Inwiefern die Hakenkreuze tatsächlich von Rechtsextremen angebracht wurden, steht ohnehin auf einem anderen Blatt. Im vergangenen Jahr berichtete die bundesweite Presse über einen angeblich rechten Brandanschlag auf eine Asylunterkunft. Später stellte sich heraus, dass der Asylant seine Spur verwischen wollte, in dem er ein Hakenkreuz an die Wand schmierte. Er war mit seiner Unterkunft unzufrieden.
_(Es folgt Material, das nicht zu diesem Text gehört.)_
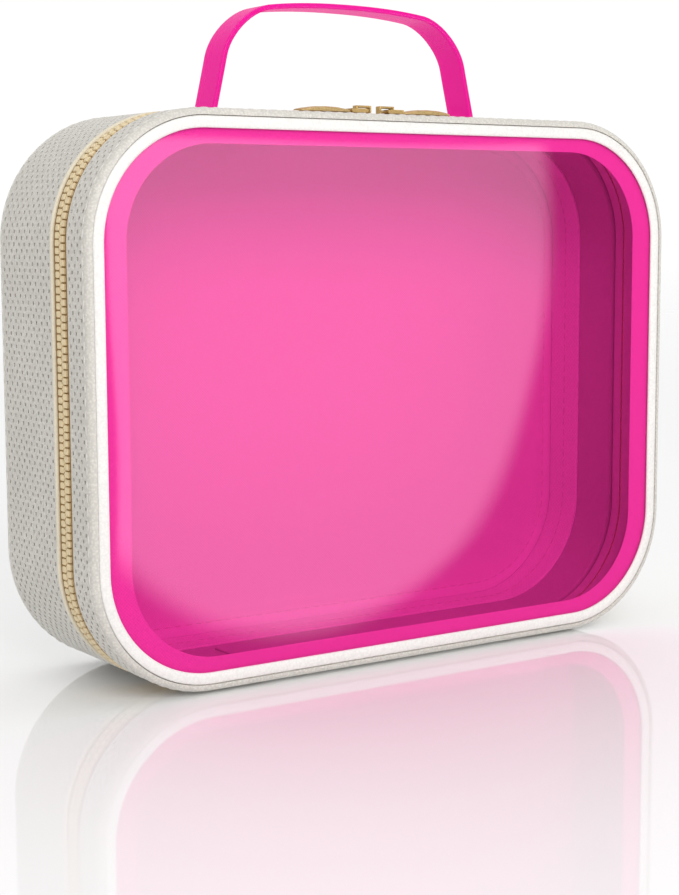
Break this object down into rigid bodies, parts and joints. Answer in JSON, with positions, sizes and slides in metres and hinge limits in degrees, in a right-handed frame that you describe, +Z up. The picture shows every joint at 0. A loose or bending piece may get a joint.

Mit viel Hohn blickten die linken Medien auf die Ankündigung NRW-Innenministers Reul. Die taz spottete, man wolle „Klimaschützer bekehren“, und man „brauche kein Aussteigerprogramm“. Der linke Freitag kritisierte: „Dieses Programm ist ein reines Propagandainstrument und wird nicht den Erfolg erzielen, den es suggeriert, doch das ist mit hoher Wahrscheinlichkeit auch gar nicht deren Zweck.“ „Endstation rechts“, eine Seite der Jusos Mecklenburg-Vorpommern urteilte: „Das Aussteigerprogramm für Linksextremisten erwies sich als Schuss in den Ofen“

Es kam anders als erwartet. Im Dezember 2018 zog das Innenministerium allerdings die erste Bilanz:

Die Resonanz der ersten Monate zeigt, dass auch im Linksextremismus Bedarf für ein Ausstiegsangebot besteht“, teilte NRW-Innenminister Herbert Reul der WELT mit. Im Aussteigerprogramm betreute man bereits in den ersten Monaten 21 Fälle. Wie kann man diese Zahl einordnen? Zum Vergleich: In Sachsen gibt es seit rund sieben Jahren ein Aussteigerprogram für jeglichen Extremismus, egal ob links, rechts oder islamisch. Dort betreute man, so berichtet der mdr, seit Errichtung der Anlaufstelle 78 Fälle; umgerechnet also elf Fälle pro Jahr. In nur wenigen Monaten meldeten sich in Nordrhein-Westfalen doppelt so viele ausstiegswillige Linksextremisten, als sächsische Extremisten jeglicher Couleur in einem ganzen Jahr. Die Nachfrage, aus der linksextremen Szene auszusteigen, ist größer denn je.